Sunday, January 24, 2010

Yen Climbs as Obama Bank Plan, China Outlook Deter Risk Demand

Jan. 23 (Bloomberg) -- The yen rallied against all of its major counterparts for a second week as President Barack Obama’s proposal to rein in banks and China’s possible increase in interest rates discouraged demand for higher-yielding assets.

The dollar fell to a one-month low against the yen before next week’s Federal Reserve meeting on speculation the White House’s plan to curtail risk will reduce investment in the U.S. The euro posted its biggest drop in five weeks against the dollar on concern Greece will struggle to contain its budget deficit within the European Union’s limits.

“The Obama bank risk-taking measures place a dark cloud over the U.S. recovery, which makes the environment quite dollar-negative, and the yen rallies,” said David Tien, a money manager in New York at Fischer Francis Trees & Watts, which manages $19 billion in assets. “The China news was certainly alarming.”

The dollar declined 1.1 percent to 89.82 yen this week, from 90.77 on Jan. 15, and touched 89.79 yesterday, the lowest since Dec. 18. The euro fell 1.7 percent to $1.4139, from $1.4387, after reaching $1.4029 this week, the lowest level since July 30. The euro slid 2.8 percent to 126.98 yen, from 130.61.

Obama called on Jan. 21 for limiting the size and trading activities of financial institutions as a way to reduce risk taking and prevent another global crisis. The proposals would be part of an overhaul of regulations prohibiting banks from proprietary trading or investing in hedge funds.

Drop in Stocks

The Standard & Poor’s 500 Index fell for a second straight week, losing 3.9 percent and wiping out its gain for 2010.

“Equity markets hold the key right now,” said George Davis, chief technical analyst at Royal Bank of Canada in Toronto. “If traders see the equity markets bounce back a little bit, they’ll have some confidence in buying the U.S. dollar.”

Fed policy makers will hold the target lending rate at zero to 0.25 percent at their Jan. 26-27 policy meeting, according to all of the 91 economists in a Bloomberg News survey.

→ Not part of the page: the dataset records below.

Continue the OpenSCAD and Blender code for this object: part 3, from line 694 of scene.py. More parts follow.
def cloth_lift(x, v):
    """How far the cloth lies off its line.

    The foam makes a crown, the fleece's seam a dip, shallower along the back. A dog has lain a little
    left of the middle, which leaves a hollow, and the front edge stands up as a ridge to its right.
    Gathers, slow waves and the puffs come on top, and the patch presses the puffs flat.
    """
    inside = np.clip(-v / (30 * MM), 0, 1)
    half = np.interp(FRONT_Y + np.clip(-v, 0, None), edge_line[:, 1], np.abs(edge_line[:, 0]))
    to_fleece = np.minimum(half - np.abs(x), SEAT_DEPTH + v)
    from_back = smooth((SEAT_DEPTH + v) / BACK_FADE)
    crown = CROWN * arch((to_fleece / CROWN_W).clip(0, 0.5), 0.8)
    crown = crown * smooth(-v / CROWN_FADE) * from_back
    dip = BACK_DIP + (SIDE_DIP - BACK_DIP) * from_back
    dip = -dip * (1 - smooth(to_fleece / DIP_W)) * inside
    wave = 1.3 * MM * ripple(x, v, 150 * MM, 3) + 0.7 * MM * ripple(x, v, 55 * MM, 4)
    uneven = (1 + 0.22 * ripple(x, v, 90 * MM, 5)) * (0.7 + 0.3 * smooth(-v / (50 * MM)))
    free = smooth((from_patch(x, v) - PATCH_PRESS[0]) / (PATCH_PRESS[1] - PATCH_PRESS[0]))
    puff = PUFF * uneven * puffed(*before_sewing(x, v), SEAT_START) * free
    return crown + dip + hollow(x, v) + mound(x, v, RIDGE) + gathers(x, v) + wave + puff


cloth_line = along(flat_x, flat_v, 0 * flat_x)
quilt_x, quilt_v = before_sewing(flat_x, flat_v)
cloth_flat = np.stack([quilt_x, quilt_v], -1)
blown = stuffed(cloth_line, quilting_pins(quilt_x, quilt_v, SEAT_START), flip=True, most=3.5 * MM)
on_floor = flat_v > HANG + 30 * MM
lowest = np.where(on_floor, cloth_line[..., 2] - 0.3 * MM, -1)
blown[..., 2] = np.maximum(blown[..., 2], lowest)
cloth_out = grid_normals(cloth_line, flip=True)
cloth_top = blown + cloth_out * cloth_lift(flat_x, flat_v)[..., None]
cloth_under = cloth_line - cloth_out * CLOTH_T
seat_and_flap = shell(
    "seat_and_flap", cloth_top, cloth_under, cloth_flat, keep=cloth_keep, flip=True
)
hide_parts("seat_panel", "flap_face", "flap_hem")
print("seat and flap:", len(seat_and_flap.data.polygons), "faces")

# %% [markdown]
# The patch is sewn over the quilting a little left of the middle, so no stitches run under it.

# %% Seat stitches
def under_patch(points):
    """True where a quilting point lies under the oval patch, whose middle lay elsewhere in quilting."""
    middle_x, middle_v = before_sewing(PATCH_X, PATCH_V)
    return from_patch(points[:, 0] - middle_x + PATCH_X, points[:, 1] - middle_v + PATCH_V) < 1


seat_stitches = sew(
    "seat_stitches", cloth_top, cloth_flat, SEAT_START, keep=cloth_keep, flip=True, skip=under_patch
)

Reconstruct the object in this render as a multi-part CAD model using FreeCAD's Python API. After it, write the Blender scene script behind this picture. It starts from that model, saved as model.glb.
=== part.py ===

Futures on the CME Group exchange showed an 18 percent chance the central bank will lift its benchmark by at least a quarter-percentage point by its June meeting, compared with 26 odds a week ago.

The dollar rose to a one-week high against the yen on Dec. 16, when the Fed said deterioration in the labor market is “abating” while reiterating it will keep its target rate at virtually zero for an “extended period.”

New Zealand Dollar

New Zealand’s dollar dropped 4.9 percent to 63.75 yen and South African’s rand decreased 4.1 percent to 11.76 yen this week on speculation Obama’s plan and China’s outlook will spur investors to reduce carry trades, in which they buy riskier assets with amounts borrowed in nations with low interest rates.

China’s inflation accelerated to a more-than-forecast 1.9 percent in December and the economy grew 10.7 percent, the National Bureau of Statistics said in Beijing this week.

The People’s Bank of China will raise interest rates by the end of June and also ratchet up banks’ reserve requirements, according to the median of 17 forecasts in a Bloomberg News survey. A survey on Jan. 8 indicated the bank would wait until the third quarter before lifting borrowing costs.

Some of China’s banks were asked to reduce lending after a record 9.59 trillion yuan ($1.4 trillion) in new loans were made last year, the nation’s chief banking regulator, Liu Mingkang, said in an interview this week.

Bank of Japan

The yen tends to rise during times of economic uncertainty because Japan’s trade surplus makes it less reliant on foreign capital. The Bank of Japan will hold its target lending rate at 0.1 percent at its meeting on Jan. 25-26, according to all of the 17 economists in a Bloomberg News survey.

The euro weakened against the dollar after European finance ministers said on Jan. 19 the crisis in Greece is affecting other nations and Moody’s Investors Service said the success of the government’s budget plan “cannot be taken for granted.” The International Monetary Fund said on Jan. 20 that Portugal should begin reining in its deficit this year.

Greece faces pressure from other European Union governments to tackle the crisis caused by a budget deficit more than four times the EU limit of 3 percent of gross domestic product.

Sterling posted its biggest weekly drop against the dollar since the five-day period ended Dec. 25, falling 0.9 percent to $1.6114. The Office for National Statistics said the U.K.’s December retail sales by volume rose 0.3 percent, less than the median forecast of a 1.1 percent gain in a Bloomberg News survey of 27 economists.

UniCredit SpA, the fourth-best forecaster on the pound versus the dollar last year, cut its 2010 prediction, citing the U.K.’s deteriorating growth prospects.

“We lowered our target based on expectations the recovery in U.K. economic activity will remain very moderate at least for most of the first half,” Roberto Mialich, a senior global- currency strategist in Milan, said via e-mail this week.